In relation to Internal Audit:
- Propose the selection, appointment or release of the Internal Audit Director. Internal Audit shall supervise the proper operation of the systems of information and internal control of the Company and shall be responsible functionally to the Chairman of the Audit and Control Committee.
- Monitor the independence of Internal Audit; ensure that it has the personal, technical and material means and capability necessary to perform its duties and, to this end propose the budget for these services.
- Receive regular report-backs on the activities of the internal audit services; approve, following presentation by the Internal Audit Director, the approach and the annual work plan, ensuring that its activity is focused primarily on the main risks (including reputational ones); to receive from the Internal Audit Director information on its implementation, including possible incidents and scope limitations arising during its implementation, the results and the follow-up of its recommendations; and verify that Senior Management are acting on findings and recommendations of its reports.
The Internal Audit Director shall submit a report of its activities to the Committee at the end of each financial year.
- Establish measures so that the audit services can report any irregularities or nonconformities which they detect.
- To be informed about the operations of structural and corporate modifications which the Company intends to carry out, reporting in advance to the Board of Directors about the economic conditions and accounting impact of the same and, in particular, where relevant, about the proposed exchange ratio.

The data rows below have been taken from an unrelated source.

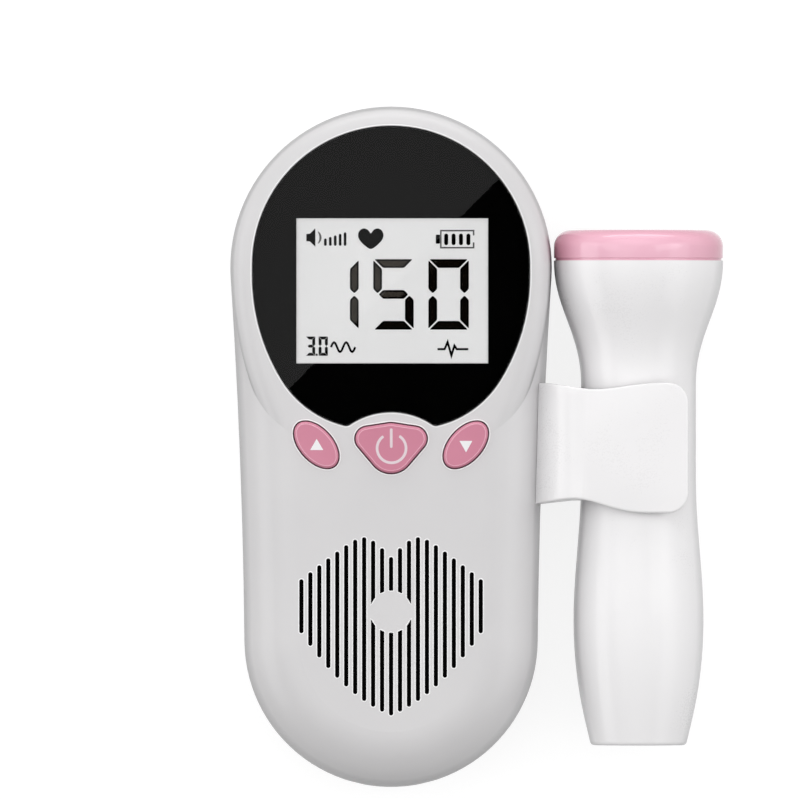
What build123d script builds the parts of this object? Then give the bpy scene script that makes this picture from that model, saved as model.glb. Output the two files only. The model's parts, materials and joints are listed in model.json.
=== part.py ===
"""Hand-held fetal doppler monitor with its probe held in a side clip, all sizes in millimetres.

The main unit lies on its back. +Z points out of its face, +Y towards the display end and +X towards
the probe. The origin is on the rest plane, on the unit's midline, half way along its length.
"""

from build123d import *
from math import hypot, sqrt
import os

os.makedirs("parts", exist_ok=True)

# ---- Case: a pebble between two round ends, its sides very slightly waisted ----
CASE_LENGTH = 135.0
TOP_END_RADIUS = 31.9
BOTTOM_END_RADIUS = 29.1
SIDE_ARC_RADIUS = 1300.0
CASE_THICKNESS = 30.0
WALL = 2.2
FRONT_ROUND = 11.0
BACK_ROUND = 8.0
PARTING_HEIGHT = 12.0
SEAM_GAP = 0.3
LIP_HEIGHT = 1.2
LIP_CLEARANCE = 0.1
OVERCUT = 1.0  # how far a cut starts or ends outside what it opens

# ---- Heights of the key row and the speaker, each measured from its own end of the case ----
KEY_ROW_DROP = 67.5
SPEAKER_RISE = 32.5

# ---- Raised bezel round the display ----
BEZEL_STEP = 0.35
BEZEL_ROUND = 4.0
BEZEL_SIDE_RADIUS = 74.0
BEZEL_TAIL_DROP = 8.0
BEZEL_TAIL_ROUND = 8.0

# ---- Display stack ----
LENS_RADIUS = 27.5
LENS_LIFT = 0.45
LENS_FLANK = 2.2
LENS_CHEEK_X = 21.6
LENS_CHEEK_RISE = 13.1
LENS_LOBE_X = 8.6
LENS_LOBE_RISE = 4.05
LENS_LOBE_RADIUS = 1.5
LENS_ARCH_RISE = 6.85
LENS_THICKNESS = 1.5
LENS_EDGE = 0.25
LENS_CLEARANCE = 0.12
MASK_THICKNESS = 0.15
LEDGE_THICKNESS = 1.5
LEDGE_BORDER = 1.2
WINDOW_WIDTH = 38.0
WINDOW_HEIGHT = 28.75
WINDOW_X = 0.25
WINDOW_RISE = 30.9
LCD_BORDER = 2.0
LCD_THICKNESS = 1.85
LCD_CLEARANCE = 0.25
GLASS_GAP = 0.05
BACKLIGHT_THICKNESS = 2.5
LCD_FRAME_WALL = 1.6
LCD_FRAME_FLOOR = 1.2

# ---- Buttons: three caps under the display, each over a tact switch ----
BUTTON_PROUD = 0.7
BUTTON_EDGE = 0.6
BUTTON_GAP = 0.25
BUTTON_TRAVEL = 0.6
FLANGE_WIDTH = 0.8
FLANGE_THICKNESS = 1.1
FLANGE_CLEARANCE = 0.1
WELL_CLEARANCE = 0.35
POWER_CORNER_X = 4.65
POWER_CORNER_RISE = 1.6
POWER_CORNER_RADIUS = 2.4
POWER_CROWN_RISE = 1.2
POWER_CROWN_RADIUS = 3.5
POWER_TOE_DROP = 0.8
POWER_TOE_RADIUS = 4.4
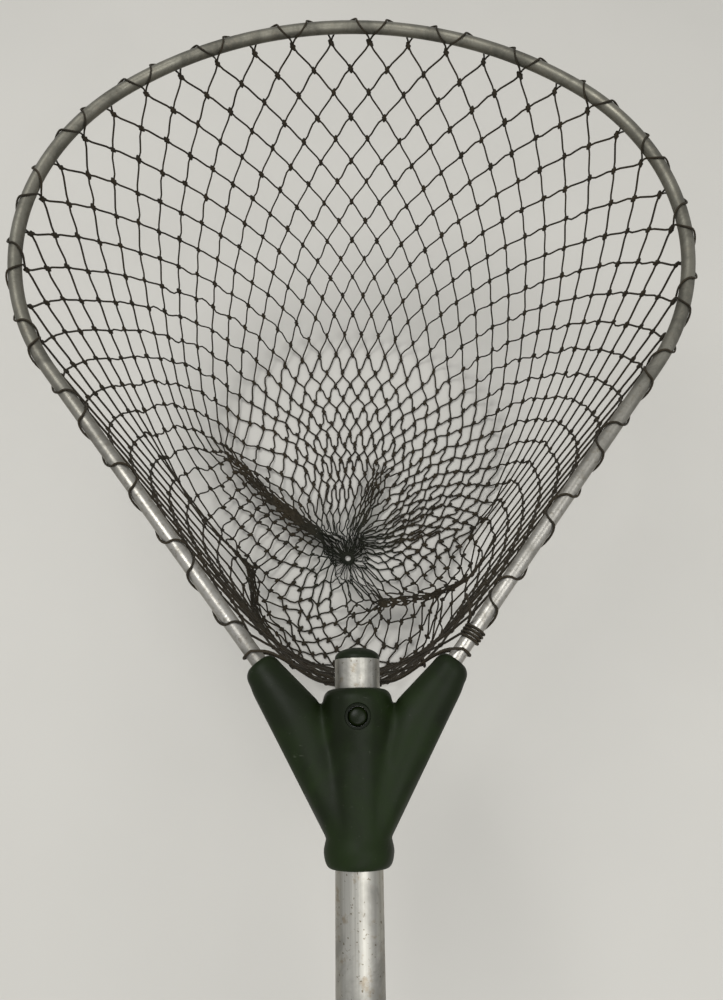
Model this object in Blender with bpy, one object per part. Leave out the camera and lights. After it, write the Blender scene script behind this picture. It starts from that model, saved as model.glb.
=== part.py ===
"""Landing net with a sliding handle: a moulded Y yoke holds a teardrop hoop with a knotted net bag."""

import math

import bmesh
import bpy
import numpy as np
from mathutils import Matrix, Vector

# Gaps between pieces
TOUCH_GAP = 0.0003
WINDING_GAP = 0.0005

# Handle: a round tube along +Y, with the middle of its grip at the origin
TUBE_D = 0.022
TUBE_WALL = 0.0012
TUBE_LENGTH = 0.5878
TUBE_PROUD = 0.0142
GRIP_LENGTH = 0.125
GRIP_D = 0.030
GRIP_COLLAR_D = 0.034
GRIP_COLLAR_LENGTH = 0.007
CAP_FLANGE = 0.004
CAP_STUB = 0.015
END_PLUG_DOME = 0.0042
END_PLUG_STUB = 0.012

# Snap button in the handle tube, and the bent leaf spring under it
BUTTON_D = 0.009
BUTTON_BELOW_COLLAR = 0.0133
BUTTON_SUNK = 0.0010
BUTTON_DOME = 0.0016
BUTTON_WELL_D = 0.0124
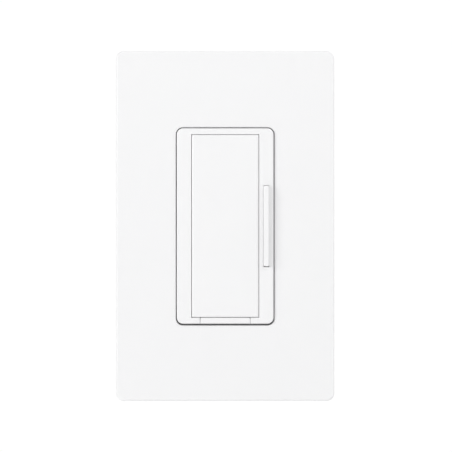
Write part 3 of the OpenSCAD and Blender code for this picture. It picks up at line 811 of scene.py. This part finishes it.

- Establish and supervise a mechanism whereby employees and other persons related to the Company, such as Directors, shareholders, suppliers, contractors or subcontractors can report any irregularities of potential significance, including financial or accounting irregularities or those of any other nature, related to Ferrovial, that may be noticed within the Company or the Group.

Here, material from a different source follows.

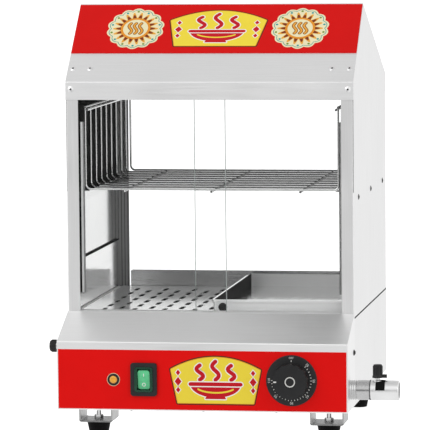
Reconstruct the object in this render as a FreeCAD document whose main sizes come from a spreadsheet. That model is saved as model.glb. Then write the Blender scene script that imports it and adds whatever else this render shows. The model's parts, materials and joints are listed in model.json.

- Supervise and evaluate the control and management systems for financial and non-financial risks relating to the Company and the Group, including operational, technological, legal, social, environmental, political and reputational risks or related to corruption.
- Supervise compliance with the internal regulations on corporate governance and of conduct on the securities markets and make proposals to improve them, also ensuring that the corporate culture is aligned with its purpose and values. In particular, report upon the Related Transactions that must be approved by the General Shareholders’ Meeting or the Board of Directors and prepare a report on the related-party transactions which will be published on the website of the Company sufficiently far in advance of when the Ordinary Shareholders’ Meeting of the Company is held.
- Periodically assess the effectiveness of the compliance programme and the updating proposals that the Compliance Department submits to the Board of Directors for its continuous improvement, and ensure that the Compliance Department has the personal, technical and material means and the capability necessary to perform its duties.
- Ensure in general that the internal control policies and systems established are applied effectively in practice.
Nomination and Remuneration Committee
The current composition of the Nomination and Remuneration Committee is as follows:
- Mr. Bruno Di Leo (Chairman).
- Mr. José Fernando Sánchez-Junco Mans.
- Ms. Hanne Birgitte Breinbjerg Sørensen.
- Mr. Gonzalo Urquijo Fernández de Araoz.
The Bylaws and the Regulations of the Board of Directors assign the competences below to the Nominations and Remunerations Committee:
In relation to the composition of the Board of Directors and its Committees:
- Assess the skills, knowledge and experience necessary in the Board of Directors. For these purposes, it shall define the functions and aptitudes needed of the candidates to cover each vacancy and assess the time and dedication required for them to perform their role effectively.
- Establish an objective for the less represented sex in the Board of Directors and prepare guidelines on how to achieve it.
- Make proposals to the Board of Directors regarding appointments of Independent Directors, so that the Board can directly proceed with their appointment by co-optation or submit the decision to the Shareholders’ Meeting, as well as those regarding re-election or termination of such directors by the Shareholders’ Meeting.
- Report on the proposals for appointment of the remaining Directors, so that they may be appointed by co-optation or so that the decision can be submitted to the Shareholders’ Meeting, as well as on proposals for their re-election or termination by the Shareholders’ Meeting.
- Report on proposals to appoint natural persons to represent a Director that is a legal person.
- Report on the appointment of the Chairman and the Vice Chairman or Vice Chairmen, the Secretary and Vice-Secretary of the Board of Directors.
- Report on the appointment of the CEO.
- Report on the appointment of the members that should be part of each Committee.
In relation to remunerations of the Director and Senior Management:
- Propose to the Board of Directors the remuneration policy for Directors and Senior Management.
- Propose the individual remuneration and other contract conditions of the Executive Directors, further ensuring that these are observed.
- Propose the basic conditions of the Senior Managers’ contracts.
- Monitor compliance with the remuneration policy set by the Company.
- Periodically review the remuneration policy for Directors and Senior Managers, including share-based remuneration systems and their application, and ensure that their individual compensation is proportionate to the amounts paid to other Directors and Senior Managers of the Company.
- Verify the information about remuneration of the Directors and Senior Managers contained in the different corporate documents, including the Annual Report on Directors’ Remuneration.
In relation to the assignment of the Senior Management in subsidiary entities:
- Report on the appointment and termination proposal of Senior Management.
- Report upon the nomination of the persons who are to represent Ferrovial on the Boards of Directors of the Subsidiaries and most significant investee companies as determined by the Board.
- Examine and organise the succession of the Chairman of the Board of Directors and of the Company’s Senior Executive and, in any case, make proposals to the Board of Directors to ensure that this succession occurs in an orderly and planned manner.
- Ensure that the Non-Executive Directors have sufficient time available to discharge their responsibilities effectively.